I was stunned by his answer and did not have the presence of mind to reply, “I wonder how many nervous and perceptive German Jews and Christians quietly muttered the same hopeful denials among themselves as they saw the powers of darkness coalesce in the 1920s and early 1930s?” The inevitable came. And it’s coming again–for us here in America. It’s our turn now. And it won’t feel very soft when it strikes. Many of us won’t make it. I wonder if I will. Perhaps the ACNA is awakening to the emergency at hand. However, I am not hearing about such things from the pulpit. Folks won’t like it. Lord Jesus, have mercy upon us and grant us thy strength and peace.

Is anybody hearing these things from the pulpit? Readers?
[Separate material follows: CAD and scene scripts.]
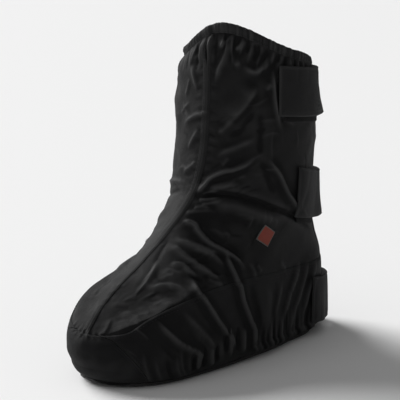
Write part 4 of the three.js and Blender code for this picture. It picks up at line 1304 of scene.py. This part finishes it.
# Floor. A plain pale ground under the shoe, large enough to fill the view at every angle.
floor_radius = 9
floor_mesh = bpy.data.meshes.new("floor")
turns = np.linspace(0, 2 * math.pi, 64, endpoint=False)
ring = [(floor_radius * math.cos(t), floor_radius * math.sin(t), 0) for t in turns]
floor_mesh.from_pydata(ring, [], [list(range(64))])
plain = finish("floor", Base_Color=(0.82, 0.82, 0.82, 1), Roughness=0.8, Specular_IOR_Level=0.2)[0]
floor_mesh.materials.append(plain)
placed("floor", floor_mesh)


# Light. One large soft light high on the shoe's inner side, a weak one from the front, and a pale room around
# them. Both lights are suns, so that they fall alike on every side of the shoe.
def direction(azimuth, elevation):
    """Where a thing stands, seen from the shoe: 0 is before the toe, and 90 on the outer side."""
    az, el = math.radians(azimuth), math.radians(elevation)
    return Vector((math.sin(az) * math.cos(el), -math.cos(az) * math.cos(el), math.sin(el)))


for name, azimuth, elevation, strength, spread in (("key", -86, 33, 4.6, 40), ("fill", 14, 44, 0.38, 70)):
    lamp = bpy.data.lights.new(name, "SUN")
    lamp.energy = strength
    lamp.angle = math.radians(spread)
    placed(name, lamp).rotation_euler = direction(azimuth, elevation).to_track_quat("Z", "Y").to_euler()
room_strength = 0.19
room = bpy.data.worlds.new("room")
room.use_nodes = True
room.node_tree.nodes["Background"].inputs["Color"].default_value = (1, 1, 1, 1)
room.node_tree.nodes["Background"].inputs["Strength"].default_value = room_strength
bpy.context.scene.world = room
bpy.context.scene.view_settings.view_transform = "Standard"

# Camera. It stands at the photograph's angle to the shoe, before the toe's outer side and a little above it.
# The small shift puts the shoe in the middle of the frame.
view_azimuth, view_elevation, view_distance = 42.812, 13, 1.8
aim_height = 0.150
back = direction(view_azimuth, view_elevation)
lens = bpy.data.cameras.new("camera")
lens.sensor_width = 36
lens.lens = 160.38
lens.shift_x, lens.shift_y = -0.02125, 0.0245
camera = placed("camera", lens)
camera.location = Vector((0, 0, aim_height)) + back * view_distance
camera.rotation_euler = back.to_track_quat("Z", "Y").to_euler()
bpy.context.scene.camera = camera
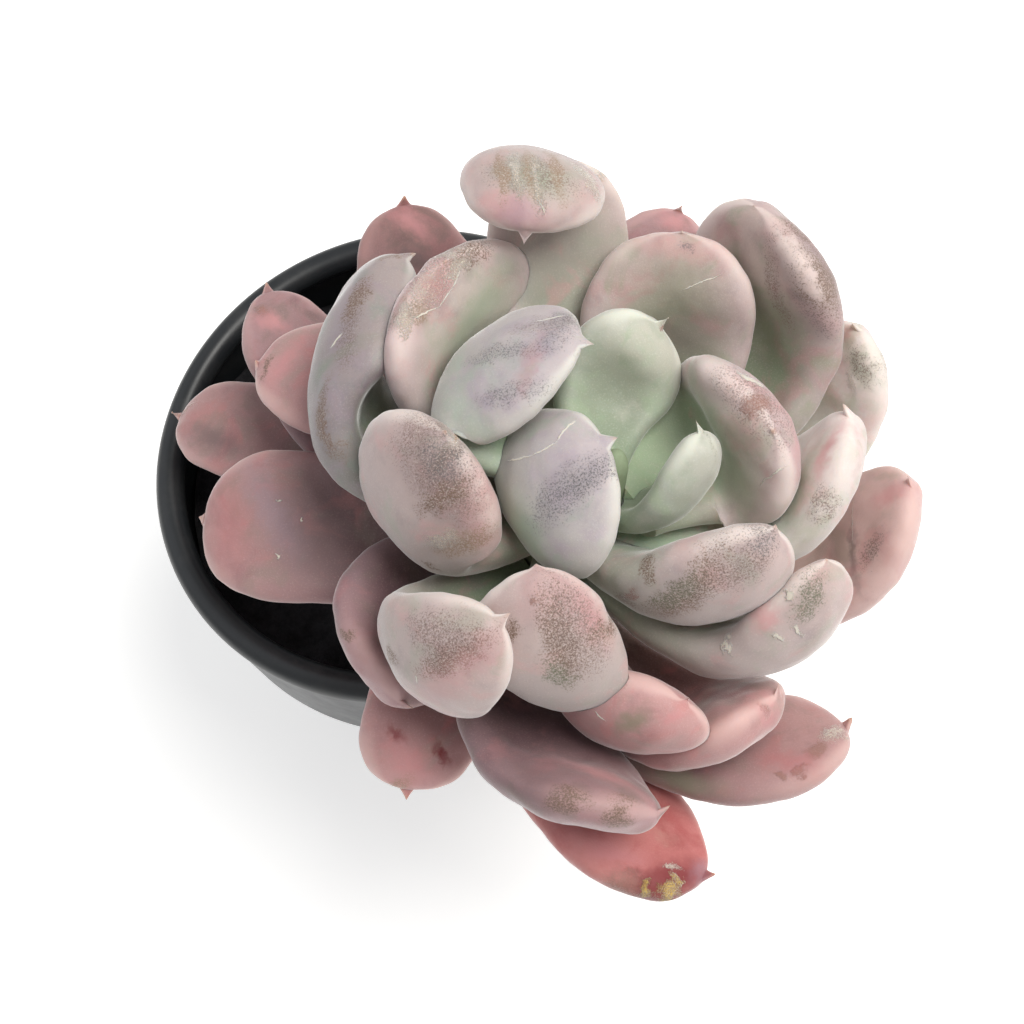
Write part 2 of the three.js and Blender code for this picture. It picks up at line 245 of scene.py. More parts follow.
def curve_through(start, middle, end):
    """The parabola that passes through its middle point where that point lies along it."""
    before = (middle - start).length
    t = before / (before + (end - middle).length)
    handle = (middle - start * (1 - t) ** 2 - end * t**2) / (2 * t * (1 - t))
    return start, handle, end


stem_curve = (STEM_FOOT, STEM_BEND, STEM_TOP)


def stem_radius(along):
    return STEM_THICK + (STEM_THIN - STEM_THICK) * along**2


def swell(s, base, peak):
    """Half a width as a share of the greatest: a narrow base, a swell and a round end."""
    if s < peak:
        return base + (1 - base) * math.sin(math.pi / 2 * s / peak) ** 1.2
    end = math.sqrt(max(1 - ((s - peak) / (1 - peak)) ** 3, 0))
    return (end**3 + NIB_SHARE**3) ** (1 / 3)


def ball(around, along):
    """A sphere of quads, whose rings and columns become the rings and columns of a grown skin."""
    grown = bmesh.new()
    bmesh.ops.create_uvsphere(grown, u_segments=around, v_segments=along, radius=1)
    return grown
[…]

UPDATE.3: I just heard from Archbishop Foley Beach of the ACNA. He is the unnamed Archbishop mentioned in the reader’s comment above. He writes to say that he would not have said the thing the reader attributes to him. He writes, “I have been preaching since before I became the Archbishop on the theme: Wake Up America! pointing out just what [the reader] asked about in the question. ”

“Many of us in the Anglican Church in North America left buildings, salaries, pensions, insurance plans, and reputations for the Gospel in leaving the Episcopal Church when it gave into revisionism and liberalism,” he adds. “We would do so again.”

I see now that I should not have posted that comment from the reader without first reaching out to him. I apologize to Archbishop Foley Beach for posting the comment without at least first giving him a chance to confirm or deny it.